▶ **Do this**
Write the data out again, exactly as given.

▶ **Given data**
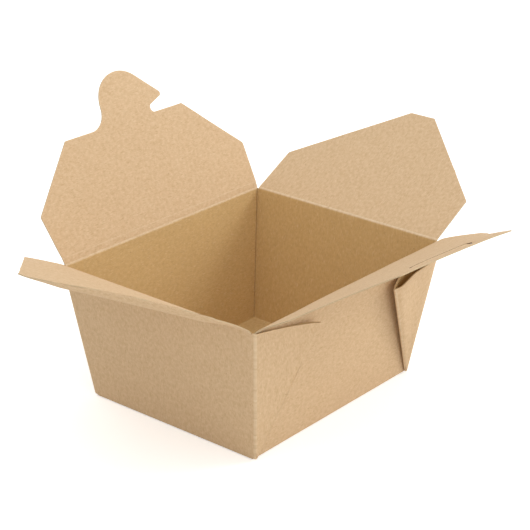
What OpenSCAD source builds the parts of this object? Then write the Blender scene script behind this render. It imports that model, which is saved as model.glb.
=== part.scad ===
// Takeaway box folded from one sheet of kraft board, with its four lid flaps open.
// All sizes in millimetres. The base rests on z = 0 and the long walls run along x.

/* [Box] */

// Length over the base
base_l = 110; // [96:1:118]
// Width over the base
base_w = 90; // [78:1:96]
// Length over the open top
top_l = 130.5; // [124:0.5:142]
// Width over the open top
top_w = 105; // [98:0.5:116]
// Height from the table to the creases of the tongue flap and the slot flap
box_h = 64; // [50:1:90]
// Thickness of the board
board = 0.5; // [0.35:0.05:0.7]

/* [Creases] */

// Thickness of the board where it is creased, as a multiple of the board
crease_swell = 1.2; // [1.1:0.05:1.5]
// Clear gap between a wall's top edge and the crease of its flap
seam = 0.3; // [0.25:0.05:0.6]
// How far the end flaps' creases sit below those of the tongue flap and the slot flap
crease_step = 1.0; // [0.95:0.05:2]

/* [Tongue flap and slot flap] */

// Width of both flaps at their side corners
wide_w = 134.6; // [124:0.1:136]
// Distance from the crease to the side corners
wide_at = 22.5; // [14:0.5:30]
// Width of the straight outer edge
edge_w = 77; // [68:1:100]
// Length of the tongue flap from the crease to its straight outer edge
tongue_flap_l = 50; // [46:1:54]
// Length of the slot flap from the crease to its outer edge
slot_flap_l = 59; // [56:1:64]
// Sideways gap between the crease of a flap and the corner of the box
crease_inset = 0.3; // [0.2:0.1:1]
// Radius of the corners of all four flaps
corner_r = 1.5; // [0.5:0.1:3]

/* [Tongue] */

// How far the tongue stands past the edge of its flap
tongue_h = 23.2; // [22:0.2:25]
// Radius of the tongue's head
head_r = 16.9; // [15.5:0.1:18]
// Sideways place of the head's centre
head_x = 5.4; // [2:0.1:8]
// Radius of the hollow where the tongue leaves the flap's edge
root_r = 10.5; // [8:0.5:14]
// Sideways place of the hook's nose
nose_x = 26.5; // [25:0.1:28]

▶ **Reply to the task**
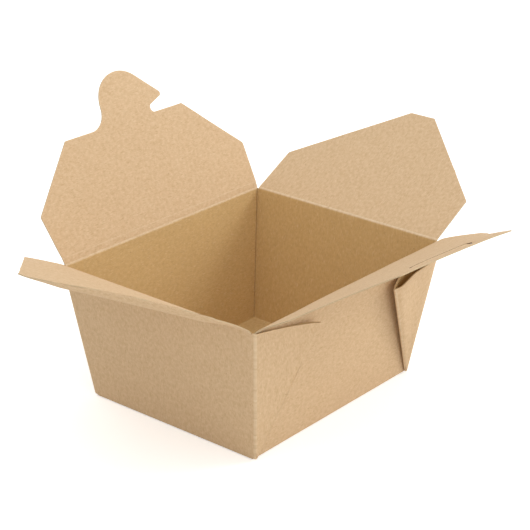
What OpenSCAD source builds the parts of this object? Then write the Blender scene script behind this render. It imports that model, which is saved as model.glb.
=== part.scad ===
// Takeaway box folded from one sheet of kraft board, with its four lid flaps open.
// All sizes in millimetres. The base rests on z = 0 and the long walls run along x.

/* [Box] */

// Length over the base
base_l = 110; // [96:1:118]
// Width over the base
base_w = 90; // [78:1:96]
// Length over the open top
top_l = 130.5; // [124:0.5:142]
// Width over the open top
top_w = 105; // [98:0.5:116]
// Height from the table to the creases of the tongue flap and the slot flap
box_h = 64; // [50:1:90]
// Thickness of the board
board = 0.5; // [0.35:0.05:0.7]

/* [Creases] */

// Thickness of the board where it is creased, as a multiple of the board
crease_swell = 1.2; // [1.1:0.05:1.5]
// Clear gap between a wall's top edge and the crease of its flap
seam = 0.3; // [0.25:0.05:0.6]
// How far the end flaps' creases sit below those of the tongue flap and the slot flap
crease_step = 1.0; // [0.95:0.05:2]

/* [Tongue flap and slot flap] */

// Width of both flaps at their side corners
wide_w = 134.6; // [124:0.1:136]
// Distance from the crease to the side corners
wide_at = 22.5; // [14:0.5:30]
// Width of the straight outer edge
edge_w = 77; // [68:1:100]
// Length of the tongue flap from the crease to its straight outer edge
tongue_flap_l = 50; // [46:1:54]
// Length of the slot flap from the crease to its outer edge
slot_flap_l = 59; // [56:1:64]
// Sideways gap between the crease of a flap and the corner of the box
crease_inset = 0.3; // [0.2:0.1:1]
// Radius of the corners of all four flaps
corner_r = 1.5; // [0.5:0.1:3]

/* [Tongue] */

// How far the tongue stands past the edge of its flap
tongue_h = 23.2; // [22:0.2:25]
// Radius of the tongue's head
head_r = 16.9; // [15.5:0.1:18]
// Sideways place of the head's centre
head_x = 5.4; // [2:0.1:8]
// Radius of the hollow where the tongue leaves the flap's edge
root_r = 10.5; // [8:0.5:14]
// Sideways place of the hook's nose
nose_x = 26.5; // [25:0.1:28]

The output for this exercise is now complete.